As far as seek times go, I always had about the same seek times on my seagates as the drive was rated for in raid 0 and 1, according to HD Tach. Untill raid 10. Now my seek times are down to 9.8 from 12.5 -13.
 
greenmaji said:
how are seaks harmed by Raid0.. in theory? sounds like a hardware problem to me.

The drive platters are not spin-syncrhonized, nor are the read/write heads, ATA units do not necessarily map the same logical address to the same physical blocks, and they have enough intelligence to need to do overhead tasks occasionally. Since data on a stripeset isn't useful until you have the blocks from each stripe to assemble into the whole, if the data is out of position (platters in different points of rotation, heads in wrong place because one drive may be recalibrating, remapping blocks, etc.) you have to wait.
 
I can dig. Still sounds like most are using for bragging rights really. I am aware of how RAID works. I don't know all of the different iterations, I've only heard of 0, 1 and 3. The fact that in RAID 1 you are essentially only getting half of the total hard drive space available across the two drives is unacceptable to me.
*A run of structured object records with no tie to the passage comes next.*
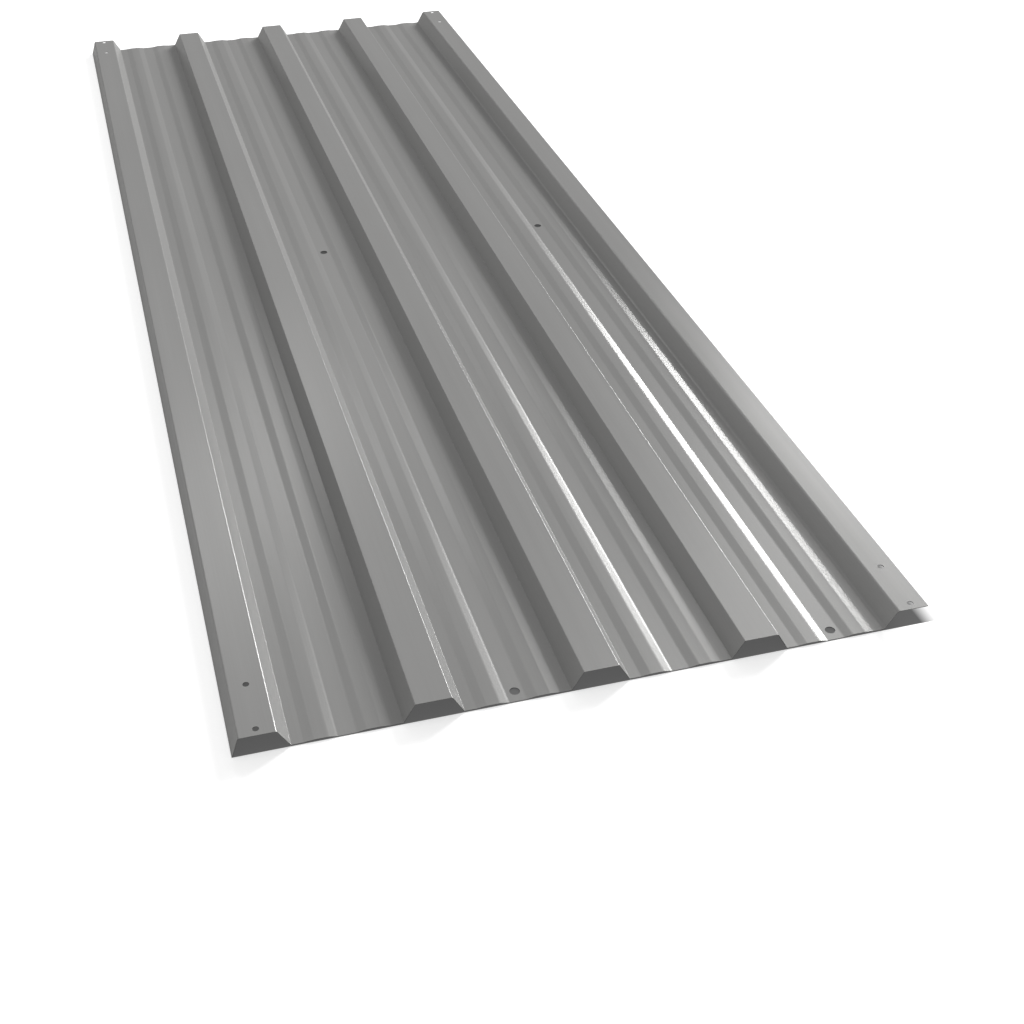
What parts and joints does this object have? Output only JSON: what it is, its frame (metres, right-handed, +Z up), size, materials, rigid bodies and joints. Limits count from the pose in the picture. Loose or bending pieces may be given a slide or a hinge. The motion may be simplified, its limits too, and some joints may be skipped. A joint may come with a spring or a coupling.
{
  "type": "corrugated metal sheet",
  "caption": "Thin roll-formed steel roofing sheet with flat-topped ribs, swaged valleys, a down-turned leg, a lap flange and punched fixing holes.",
  "frame": {"origin": "centre of the sheet's footprint, on the plane that its valleys rest on", "axes": "+X across the ribs from the down-turned leg to the flat flange, +Y along the ribs away from the end with the valley holes, +Z up"},
  "size_m": [0.45, 1.29, 0.0137],
  "materials": {
    "coated_steel": "smooth satin grey coating on galvanised steel"
  },
  "bodies": {
    "root": {"corrugated_sheet": "coated_steel"}
  },
  "joints": []
}
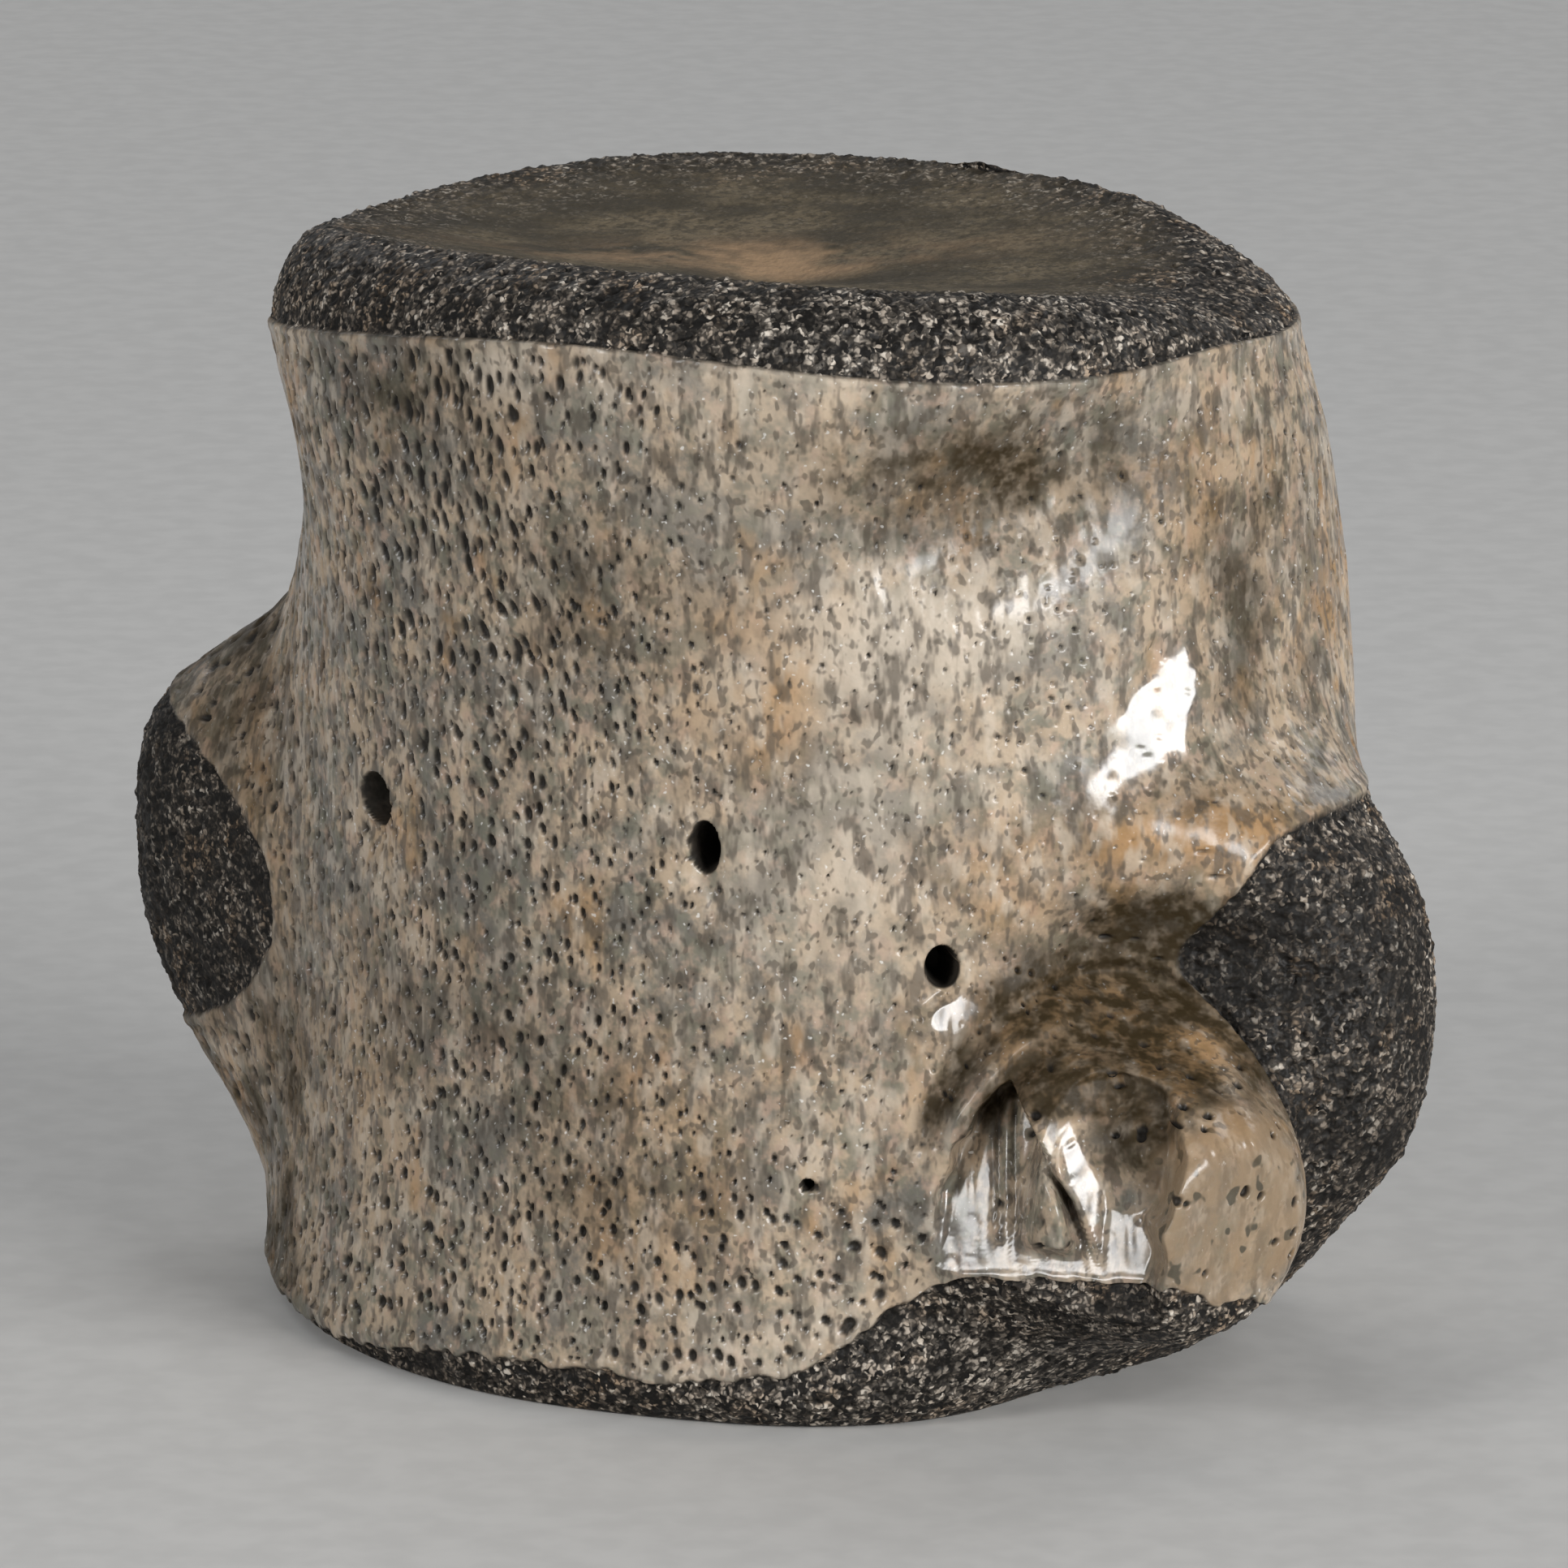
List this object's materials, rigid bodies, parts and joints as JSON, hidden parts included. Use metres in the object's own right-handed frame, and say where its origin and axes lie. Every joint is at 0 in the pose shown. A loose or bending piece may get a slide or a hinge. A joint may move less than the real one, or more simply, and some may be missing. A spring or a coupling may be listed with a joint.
{
  "type": "fossil reptile vertebra",
  "caption": "Waisted neck vertebra body of a fossil marine reptile, with domed rib seats, a side knob and vessel openings; stands on one end.",
  "frame": {"origin": "middle of the bone's bounding box, on the floor it stands on", "axes": "+Z along the backbone's axis, up; the camera's side is -Y; +X across the rib seats as the picture shows them"},
  "size_m": [0.0582, 0.0502, 0.0499],
  "materials": {
    "fossil_bone": "varnished fossil bone: tan to grey cortex with fine dark pits, dark brown grainy ends and rib seats"
  },
  "bodies": {
    "root": {"centrum": "fossil_bone"}
  },
  "joints": []
}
I'll take damarble's advice and give a RAID set up a try and see what all the hubbub is about.

Thanks, guys.
 
soulfly1448 said:
The fact that in RAID 1 you are essentially only getting half of the total hard drive space available across the two drives is unacceptable to me.

Half the space - double the security and better read times.


Raid 0: better read & write, half the security
 
I use RAID1. When I was setup for zero. I thought about costs and other factors. I would rather have part of my setup secure and ready in case of a possible failure. Drives do fail. It is a matter of when. Sometimes a drive can last for longer then you want the data. Sometimes not. I have data from earlier than 1995, due to protecting it.

My particular board can support up to 12 devices onboard. The cost of adding another drive is so cheap. I thought losing the storage was acceptable for the security of having an extra layer with the RAID1. I have 4 SATA ready for newer drives later on and another 4 PATA. So it is about if I need the room or not.